Directions for this task
Wherever a line below holds the word "each", copy that line.

Data lines
┏━━

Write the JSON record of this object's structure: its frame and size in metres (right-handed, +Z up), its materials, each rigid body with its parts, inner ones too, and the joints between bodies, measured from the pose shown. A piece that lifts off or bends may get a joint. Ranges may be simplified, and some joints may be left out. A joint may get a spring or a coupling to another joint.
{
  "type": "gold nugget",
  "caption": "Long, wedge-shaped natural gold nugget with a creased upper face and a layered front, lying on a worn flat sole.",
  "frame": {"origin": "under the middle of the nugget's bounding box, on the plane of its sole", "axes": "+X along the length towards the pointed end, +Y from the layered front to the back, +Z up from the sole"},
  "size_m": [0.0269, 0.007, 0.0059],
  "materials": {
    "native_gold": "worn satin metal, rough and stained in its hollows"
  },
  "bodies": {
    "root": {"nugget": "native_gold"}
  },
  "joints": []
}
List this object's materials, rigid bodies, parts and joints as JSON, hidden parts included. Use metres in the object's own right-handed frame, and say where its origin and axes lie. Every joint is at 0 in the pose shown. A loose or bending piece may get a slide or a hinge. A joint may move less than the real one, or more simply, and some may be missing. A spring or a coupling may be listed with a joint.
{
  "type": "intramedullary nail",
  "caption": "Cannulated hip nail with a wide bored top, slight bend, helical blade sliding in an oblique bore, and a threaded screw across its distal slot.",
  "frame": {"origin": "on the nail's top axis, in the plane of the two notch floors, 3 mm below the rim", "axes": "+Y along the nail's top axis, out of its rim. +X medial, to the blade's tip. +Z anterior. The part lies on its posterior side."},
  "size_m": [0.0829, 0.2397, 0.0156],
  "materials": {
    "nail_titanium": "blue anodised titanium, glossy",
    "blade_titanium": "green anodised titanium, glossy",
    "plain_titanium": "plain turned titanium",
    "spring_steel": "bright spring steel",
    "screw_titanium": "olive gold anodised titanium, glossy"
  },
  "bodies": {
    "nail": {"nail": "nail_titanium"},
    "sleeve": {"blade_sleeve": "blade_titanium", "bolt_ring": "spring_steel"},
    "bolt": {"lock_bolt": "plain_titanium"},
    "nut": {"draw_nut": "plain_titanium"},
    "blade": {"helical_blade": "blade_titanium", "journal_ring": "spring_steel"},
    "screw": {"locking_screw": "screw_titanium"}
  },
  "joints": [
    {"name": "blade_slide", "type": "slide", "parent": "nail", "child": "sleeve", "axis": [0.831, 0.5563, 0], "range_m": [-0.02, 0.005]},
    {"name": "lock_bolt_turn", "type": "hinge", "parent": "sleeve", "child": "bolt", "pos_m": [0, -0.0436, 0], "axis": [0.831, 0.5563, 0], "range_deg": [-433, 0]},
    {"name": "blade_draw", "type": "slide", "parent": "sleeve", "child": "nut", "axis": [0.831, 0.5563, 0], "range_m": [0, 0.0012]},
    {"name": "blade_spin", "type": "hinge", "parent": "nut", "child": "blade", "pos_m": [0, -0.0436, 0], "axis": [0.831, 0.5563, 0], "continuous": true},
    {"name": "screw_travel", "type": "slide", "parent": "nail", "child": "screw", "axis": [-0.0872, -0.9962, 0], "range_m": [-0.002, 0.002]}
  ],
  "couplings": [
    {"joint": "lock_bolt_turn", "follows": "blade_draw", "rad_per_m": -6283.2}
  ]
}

┗━━
┏━━

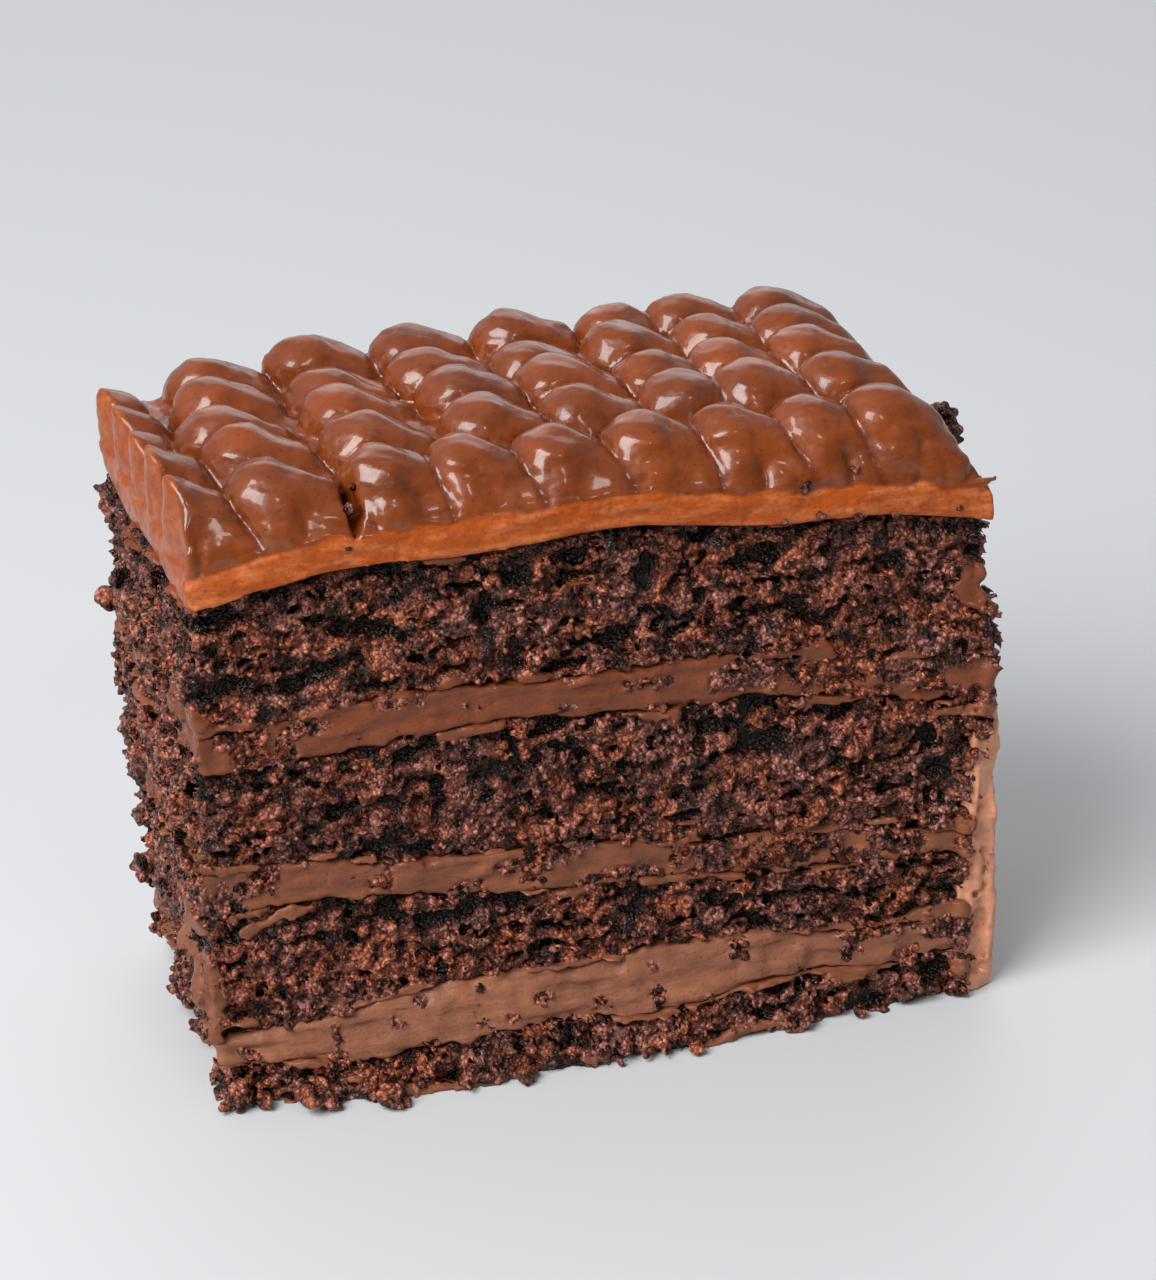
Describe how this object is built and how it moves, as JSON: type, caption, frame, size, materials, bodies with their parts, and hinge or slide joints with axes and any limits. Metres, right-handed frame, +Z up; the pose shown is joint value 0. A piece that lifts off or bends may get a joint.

┗━━
┏━━

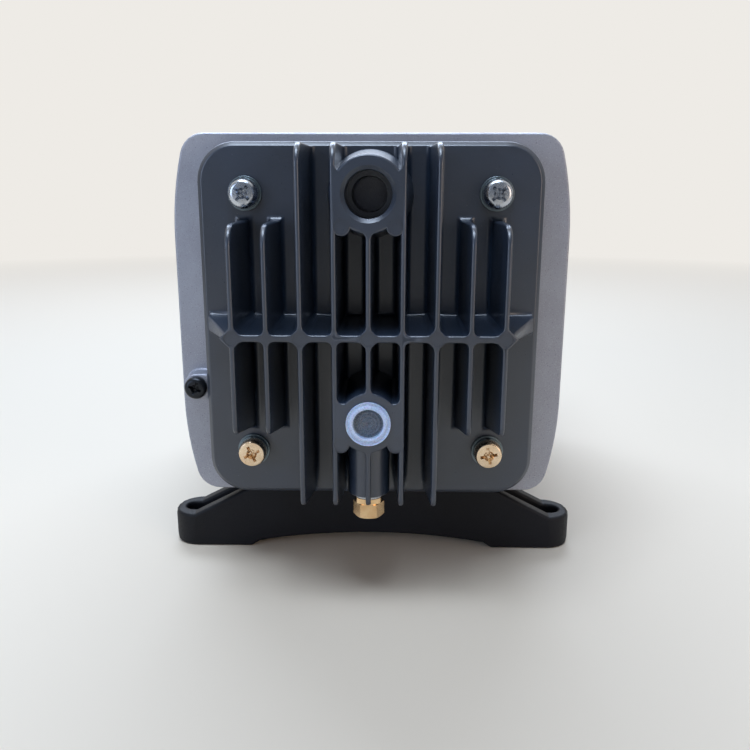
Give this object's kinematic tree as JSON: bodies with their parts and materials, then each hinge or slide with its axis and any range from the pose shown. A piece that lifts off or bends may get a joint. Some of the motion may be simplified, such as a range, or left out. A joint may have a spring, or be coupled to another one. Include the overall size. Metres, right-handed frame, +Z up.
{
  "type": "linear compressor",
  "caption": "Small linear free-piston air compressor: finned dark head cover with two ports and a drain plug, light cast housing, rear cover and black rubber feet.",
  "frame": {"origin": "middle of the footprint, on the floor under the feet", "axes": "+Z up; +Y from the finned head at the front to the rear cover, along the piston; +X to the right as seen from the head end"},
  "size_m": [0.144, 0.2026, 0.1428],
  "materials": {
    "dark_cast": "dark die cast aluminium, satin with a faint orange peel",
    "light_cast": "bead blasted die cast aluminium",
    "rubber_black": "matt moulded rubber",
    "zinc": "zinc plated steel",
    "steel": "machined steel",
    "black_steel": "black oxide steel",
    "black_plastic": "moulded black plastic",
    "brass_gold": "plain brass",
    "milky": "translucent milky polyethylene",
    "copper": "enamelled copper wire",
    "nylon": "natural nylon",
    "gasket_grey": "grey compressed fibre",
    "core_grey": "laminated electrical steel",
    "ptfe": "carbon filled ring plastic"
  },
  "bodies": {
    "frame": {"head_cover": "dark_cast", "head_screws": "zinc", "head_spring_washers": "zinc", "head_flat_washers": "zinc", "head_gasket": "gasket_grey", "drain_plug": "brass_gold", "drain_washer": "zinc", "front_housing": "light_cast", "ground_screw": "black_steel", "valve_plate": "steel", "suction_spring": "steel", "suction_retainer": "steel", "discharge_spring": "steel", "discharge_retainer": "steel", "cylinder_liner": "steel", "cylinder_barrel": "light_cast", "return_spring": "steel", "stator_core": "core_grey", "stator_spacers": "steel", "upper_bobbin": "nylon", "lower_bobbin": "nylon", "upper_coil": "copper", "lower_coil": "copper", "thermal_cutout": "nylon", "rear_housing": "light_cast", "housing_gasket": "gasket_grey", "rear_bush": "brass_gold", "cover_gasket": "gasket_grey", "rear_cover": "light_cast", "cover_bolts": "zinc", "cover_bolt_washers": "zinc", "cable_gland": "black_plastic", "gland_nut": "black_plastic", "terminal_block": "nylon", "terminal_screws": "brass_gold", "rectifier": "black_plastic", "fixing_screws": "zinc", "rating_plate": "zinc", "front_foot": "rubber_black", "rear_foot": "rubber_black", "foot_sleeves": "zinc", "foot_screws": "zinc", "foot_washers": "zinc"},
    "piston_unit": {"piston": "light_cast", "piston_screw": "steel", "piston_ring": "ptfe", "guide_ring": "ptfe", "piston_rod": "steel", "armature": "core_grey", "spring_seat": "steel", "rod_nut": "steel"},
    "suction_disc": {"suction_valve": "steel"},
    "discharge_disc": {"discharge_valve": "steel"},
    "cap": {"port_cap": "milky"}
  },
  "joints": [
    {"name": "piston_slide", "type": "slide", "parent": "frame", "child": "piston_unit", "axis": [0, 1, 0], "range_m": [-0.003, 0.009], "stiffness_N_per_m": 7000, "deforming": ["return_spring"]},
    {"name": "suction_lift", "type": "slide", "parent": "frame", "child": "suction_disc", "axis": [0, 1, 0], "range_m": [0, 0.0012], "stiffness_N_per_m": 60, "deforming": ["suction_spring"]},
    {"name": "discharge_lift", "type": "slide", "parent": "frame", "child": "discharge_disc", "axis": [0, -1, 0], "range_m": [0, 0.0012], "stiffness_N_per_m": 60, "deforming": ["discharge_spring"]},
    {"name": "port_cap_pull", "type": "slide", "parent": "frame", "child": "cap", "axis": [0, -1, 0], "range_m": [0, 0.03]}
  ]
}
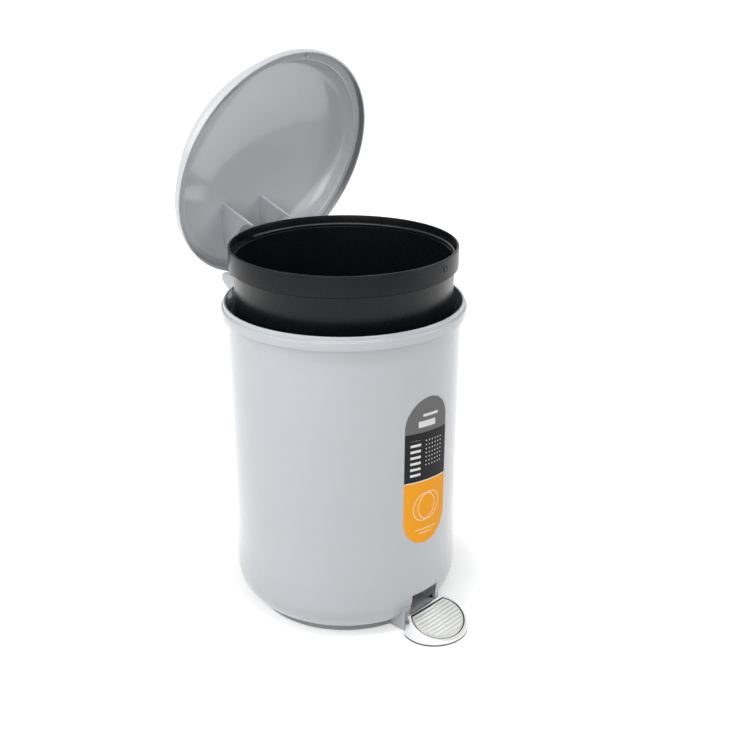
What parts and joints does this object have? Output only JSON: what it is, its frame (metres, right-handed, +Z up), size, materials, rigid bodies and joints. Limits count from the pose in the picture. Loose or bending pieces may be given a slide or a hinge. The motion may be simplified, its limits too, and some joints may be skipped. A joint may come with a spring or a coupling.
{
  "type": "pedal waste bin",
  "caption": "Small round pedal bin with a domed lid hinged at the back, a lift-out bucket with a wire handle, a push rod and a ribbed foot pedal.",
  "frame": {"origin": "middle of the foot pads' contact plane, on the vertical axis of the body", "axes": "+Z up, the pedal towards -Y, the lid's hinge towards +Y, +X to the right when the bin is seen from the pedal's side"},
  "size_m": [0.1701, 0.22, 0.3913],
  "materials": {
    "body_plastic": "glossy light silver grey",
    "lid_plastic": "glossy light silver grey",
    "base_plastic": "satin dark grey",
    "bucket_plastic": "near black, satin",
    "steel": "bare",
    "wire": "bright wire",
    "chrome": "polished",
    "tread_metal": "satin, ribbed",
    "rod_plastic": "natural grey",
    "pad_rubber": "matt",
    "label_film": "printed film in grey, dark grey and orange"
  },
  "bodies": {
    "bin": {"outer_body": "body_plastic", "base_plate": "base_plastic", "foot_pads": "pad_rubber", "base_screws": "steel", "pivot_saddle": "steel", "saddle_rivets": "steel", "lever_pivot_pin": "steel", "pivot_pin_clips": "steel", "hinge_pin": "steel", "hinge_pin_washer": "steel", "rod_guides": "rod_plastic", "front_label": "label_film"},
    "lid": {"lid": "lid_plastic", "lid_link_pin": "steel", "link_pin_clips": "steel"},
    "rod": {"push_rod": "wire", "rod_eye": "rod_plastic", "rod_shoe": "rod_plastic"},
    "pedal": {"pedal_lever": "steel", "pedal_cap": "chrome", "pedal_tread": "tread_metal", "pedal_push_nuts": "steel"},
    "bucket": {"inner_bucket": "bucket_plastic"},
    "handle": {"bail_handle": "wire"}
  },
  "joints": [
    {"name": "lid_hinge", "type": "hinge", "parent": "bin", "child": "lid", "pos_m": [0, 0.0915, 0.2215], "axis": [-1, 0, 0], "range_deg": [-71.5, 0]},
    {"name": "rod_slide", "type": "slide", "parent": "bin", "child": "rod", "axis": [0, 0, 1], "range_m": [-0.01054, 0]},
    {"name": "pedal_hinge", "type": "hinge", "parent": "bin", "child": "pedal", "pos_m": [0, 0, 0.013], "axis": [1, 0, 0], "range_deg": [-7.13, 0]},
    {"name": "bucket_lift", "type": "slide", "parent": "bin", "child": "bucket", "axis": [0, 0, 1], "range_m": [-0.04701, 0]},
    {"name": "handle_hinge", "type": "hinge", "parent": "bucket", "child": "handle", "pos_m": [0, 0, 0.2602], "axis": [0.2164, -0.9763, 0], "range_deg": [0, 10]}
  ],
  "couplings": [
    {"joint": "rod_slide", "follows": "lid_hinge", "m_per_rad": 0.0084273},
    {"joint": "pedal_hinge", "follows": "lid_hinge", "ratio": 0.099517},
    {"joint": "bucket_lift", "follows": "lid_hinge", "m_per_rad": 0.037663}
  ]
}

┗━━

Response for this exercise
Write the JSON record of this object's structure: its frame and size in metres (right-handed, +Z up), its materials, each rigid body with its parts, inner ones too, and the joints between bodies, measured from the pose shown. A piece that lifts off or bends may get a joint. Ranges may be simplified, and some joints may be left out. A joint may get a spring or a coupling to another joint.
Give this object's kinematic tree as JSON: bodies with their parts and materials, then each hinge or slide with its axis and any range from the pose shown. A piece that lifts off or bends may get a joint. Some of the motion may be simplified, such as a range, or left out. A joint may have a spring, or be coupled to another one. Include the overall size. Metres, right-handed frame, +Z up.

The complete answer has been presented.